Was the Renter Normal?


Beit Din Eretz Hemda - Gazit

Elul 26 5780
Case: The plaintiff (=pl) bought an apartment for investment from defendant #3 (=def3), with the help of a lawyer (=def1) and a real estate agent (=def2). In order to complete the deal, def3 was supposed to give pl the keys to an empty apartment. A renter (=ren) lived in the apartment at the time, but pl agreed to become her landlord in exchange for the checks ren gave, on condition that ren is "normal." These conditions were written in a new agreement, which def1 and def2 supported. Since that time, ren has not paid any rent for five months, and it required legal intervention at Hotza’ah Lapoal to get her out, for which pl demands compensation. 5,000 NIS for the purchase remains in escrow, originally because def3 owed pl certain documents and now because pl claims breach of contract due to ren’s lack of pay. The defendants respond that ren always paid properly, and there were no signs of problems, so they are not guilty of misrepresentation. Pl is also suing for the 1,000 NIS he needed to fix water damage in a wall. Def3 responds that pl had seen the water marks and signed a contract that states he accepts the apartment "as is."

Ruling: There were certain sociological signs that ren might have difficulty paying, and def1 and def2 should have experience checking things such as ren’s bank statements to determine this. Their recommendation to pl to agree without further investigation was damaging bad advice. Since the damage is only in lost revenues, pl has monetary claims on def1 and def2 only for the period in which it is relatively easy to find renters, which according to two dayanim was only for three months. The dayanim disagreed whether def3 is also responsible for this loss because he did not fulfill the contractual obligation of giving an empty apartment.

The ruling is that ren is not a normal renter as promised. We reject def’s claims that pl should have acted more quickly and did not need a lawyer to go to Hotza’ah Lapoal, as acting with some patience toward a renter and being afraid to go to Hotza’ah Lapoal unrepresented are normal decisions.

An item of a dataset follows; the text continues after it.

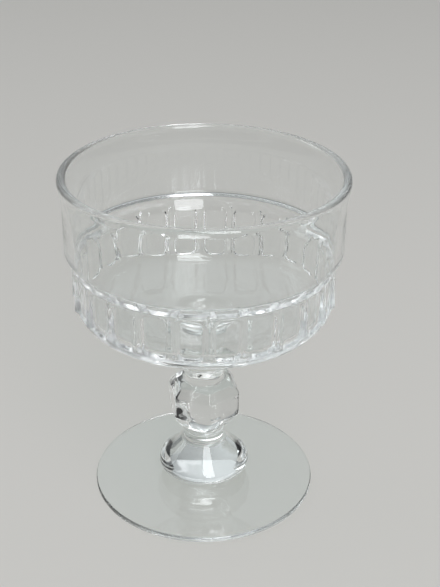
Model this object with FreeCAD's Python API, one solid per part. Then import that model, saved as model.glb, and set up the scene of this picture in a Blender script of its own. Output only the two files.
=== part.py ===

Def3 also claimed that pl did not deserve rent because he did not finish paying. This claim is to be rejected out of hand. Every feasible element of giving over control of the apartment was completed (especially, giving ren’s rental checks to pl; a key was not given because def3 claimed that all of their keys were by ren), and the fact that 5,000 NIS was in escrow was originally because pl was waiting for def to get around to giving routine paper work. Thus, the rights of the apartment are pl’s.

Regarding the water repairs, the fact that they accepted the apartment with its apparent problem is a sign of mechila of those issues. Pl admitted, in fact, that he decided to sue for the water issues only after the matter of the rent came up. At that late point, one cannot undo the mechila.